The same year there were 14 hull losses, or the the scrapping or destruction of an airliner at a rate of 0.48 per million flights. Hull losses do not necessarily involve fatalities. The older the aircraft the more likely it is that it will be written off instead of repaired.

The analysis divides the jet airlines used since 1958 into four generations of increasing competency in terms of reliability of design and inbuilt safety protections.  The world of air transport today is dominated by third generation jets like the Boeing 737-300s and up, 767s, 747-400s (and even the 748), F100s and MD-11s, or fourth generation jets, including all current Airbus designs, all 777s, all 787s and the Embraer E-jets.

The fourth generations jets all use flight envelope protection systems.

It is telling that according to ICAO and other industry data bases, the 10 year rolling average for fatal accidents per million flights during the 20 years since 1994  for third generation airlines is double that of the fourth generation jets, that is 0.22 for the former versus 0.11.

However in that same period the ten year average for second generation jets has soared to to 1.62 fatal accidents per million flights, even though the amount of flying done by those much older aircraft has fortunately fallen.  (Which means, avoid flying in such older jets as F-28s, DC-9s or 747s earlier than -400s, or 737-200s if you can.)

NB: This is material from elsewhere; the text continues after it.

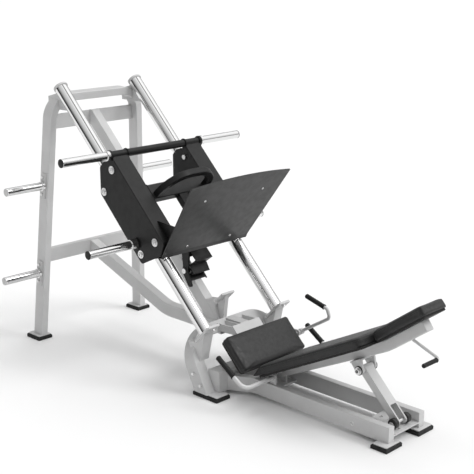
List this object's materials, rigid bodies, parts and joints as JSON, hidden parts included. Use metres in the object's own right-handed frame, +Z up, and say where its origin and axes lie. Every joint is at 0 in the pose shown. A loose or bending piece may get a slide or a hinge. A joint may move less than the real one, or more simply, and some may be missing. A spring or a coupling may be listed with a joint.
{
  "type": "leg press machine",
  "caption": "Sloping plate-loaded leg press: carriage with foot plate on chrome guide tubes, fixed seat, tilting backrest with strut, stop and release lever.",
  "frame": {"origin": "on the floor under the middle of the bounding box", "axes": "+Z up, +Y from the backrest end towards the weight tower, +X to the right of a person sitting in the machine"},
  "size_m": [1.406, 2.8534, 1.6649],
  "materials": {
    "frame_paint": "satin",
    "black_paint": "satin",
    "plate_paint": "satin",
    "chrome": "polished",
    "zinc": "satin",
    "upholstery": "matte",
    "black_board": "matte",
    "black_rubber": "matte",
    "nylon": "matte"
  },
  "bodies": {
    "frame": {"tower_upright_left": "frame_paint", "tower_upright_right": "frame_paint", "tower_top": "frame_paint", "upper_crossbar": "frame_paint", "lower_crossbar": "frame_paint", "spine_beam": "frame_paint", "centre_beam": "frame_paint", "bumper": "frame_paint", "middle_leg_left": "frame_paint", "middle_leg_right": "frame_paint", "middle_arch_top": "frame_paint", "low_cross_member": "frame_paint", "base_rail_left": "frame_paint", "base_rail_right": "frame_paint", "strut_track": "frame_paint", "hinge_bracket": "frame_paint", "guide_flanges": "frame_paint", "seat_grip_posts": "frame_paint", "lever_bracket": "frame_paint", "storage_brackets": "frame_paint", "seat_mount": "frame_paint", "seat_grip_tubes": "frame_paint", "frame_bolts": "zinc", "backrest_hinge_pin": "zinc", "guide_tube_left": "chrome", "guide_tube_right": "chrome", "storage_pegs": "chrome", "feet": "black_rubber", "seat_grips": "black_rubber", "seat_board": "black_board", "seat_pad": "upholstery"},
    "carriage": {"carriage_side_left": "black_paint", "carriage_side_right": "black_paint", "carriage_crossbar": "black_paint", "carriage_upper_tube": "black_paint", "carriage_hoop": "black_paint", "rest_bar": "black_paint", "foot_plate_supports": "black_paint", "peg_collars": "black_paint", "foot_plate": "plate_paint", "roller_axles": "zinc", "weight_pegs": "chrome"},
    "stop": {"safety_stop": "black_paint", "safety_stop_pin": "zinc"},
    "lever": {"release_lever": "frame_paint", "release_lever_grip": "black_rubber"},
    "backrest": {"backrest_beam": "frame_paint", "strut_bracket": "frame_paint", "lifting_handle": "frame_paint", "strut_pivot_bolt": "zinc", "backrest_boards": "black_board", "backrest_pad": "upholstery", "lifting_grip": "black_rubber"},
    "strut": {"strut": "frame_paint", "strut_axle": "zinc"},
    "strut_wheels": {"strut_rollers": "nylon"},
    "rollers_lower_front": {"guide_rollers_lower_front": "nylon"},
    "rollers_lower_back": {"guide_rollers_lower_back": "nylon"},
    "rollers_upper_front": {"guide_rollers_upper_front": "nylon"},
    "rollers_upper_back": {"guide_rollers_upper_back": "nylon"}
  },
  "joints": [
    {"name": "carriage_travel", "type": "slide", "parent": "frame", "child": "carriage", "axis": [0, 0.7071, 0.7071], "range_m": [0, 0.53]},
    {"name": "safety_stop_swing", "type": "hinge", "parent": "frame", "child": "stop", "pos_m": [0, 0.33411, 0.5901], "axis": [-1, 0, 0], "range_deg": [0, 38]},
    {"name": "release_lever_swing", "type": "hinge", "parent": "frame", "child": "lever", "pos_m": [0.325, -0.24425, 0.252], "axis": [-1, 0, 0], "range_deg": [0, 38]},
    {"name": "backrest_tilt", "type": "hinge", "parent": "frame", "child": "backrest", "pos_m": [0, -0.35625, 0.12], "axis": [-1, 0, 0], "range_deg": [0, 5]},
    {"name": "strut_swing", "type": "hinge", "parent": "backrest", "child": "strut", "pos_m": [0, -0.97425, 0.321], "axis": [1, 0, 0], "range_deg": [0, 20]},
    {"name": "strut_wheels_turn", "type": "hinge", "parent": "strut", "child": "strut_wheels", "pos_m": [0, -1.19925, 0.093], "axis": [1, 0, 0], "continuous": true},
    {"name": "rollers_lower_front_turn", "type": "hinge", "parent": "carriage", "child": "rollers_lower_front", "pos_m": [0, 0.27895, 0.8291], "axis": [1, 0, 0], "continuous": true},
    {"name": "rollers_lower_back_turn", "type": "hinge", "parent": "carriage", "child": "rollers_lower_back", "pos_m": [0, 0.4027, 0.73505], "axis": [1, 0, 0], "continuous": true},
    {"name": "rollers_upper_front_turn", "type": "hinge", "parent": "carriage", "child": "rollers_upper_front", "pos_m": [0, 0.64736, 1.1975], "axis": [1, 0, 0], "continuous": true},
    {"name": "rollers_upper_back_turn", "type": "hinge", "parent": "carriage", "child": "rollers_upper_back", "pos_m": [0, 0.72372, 1.05608], "axis": [1, 0, 0], "continuous": true}
  ],
  "couplings": [
    {"joint": "release_lever_swing", "follows": "safety_stop_swing", "ratio": 1},
    {"joint": "strut_swing", "follows": "backrest_tilt", "ratio": 4},
    {"joint": "rollers_lower_front_turn", "follows": "carriage_travel", "rad_per_m": -27.064},
    {"joint": "rollers_lower_back_turn", "follows": "carriage_travel", "rad_per_m": 27.064},
    {"joint": "rollers_upper_front_turn", "follows": "carriage_travel", "rad_per_m": -27.064},
    {"joint": "rollers_upper_back_turn", "follows": "carriage_travel", "rad_per_m": 27.064}
  ]
}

The analysis shows that the three major causes of fatal air crashes are controlled flight into terrain, loss of control, and runway ‘excursions’ or over runs. However while the first two causes have dropped markedly this century, aircraft killing people by running off the runway, sometimes into buildings, has become the major cause of hull losses as well as sometimes causing many fatalities.

The report says that new technology aimed at preventing over runs has not achieved enough uptake to affect the statistics at this stage.

For the lay reader the message in the analysis is clear. The latest, fourth generation of jets are the safest on official statistics, and the previous third generation, while safe, is measurably less safe from a statistical perspective.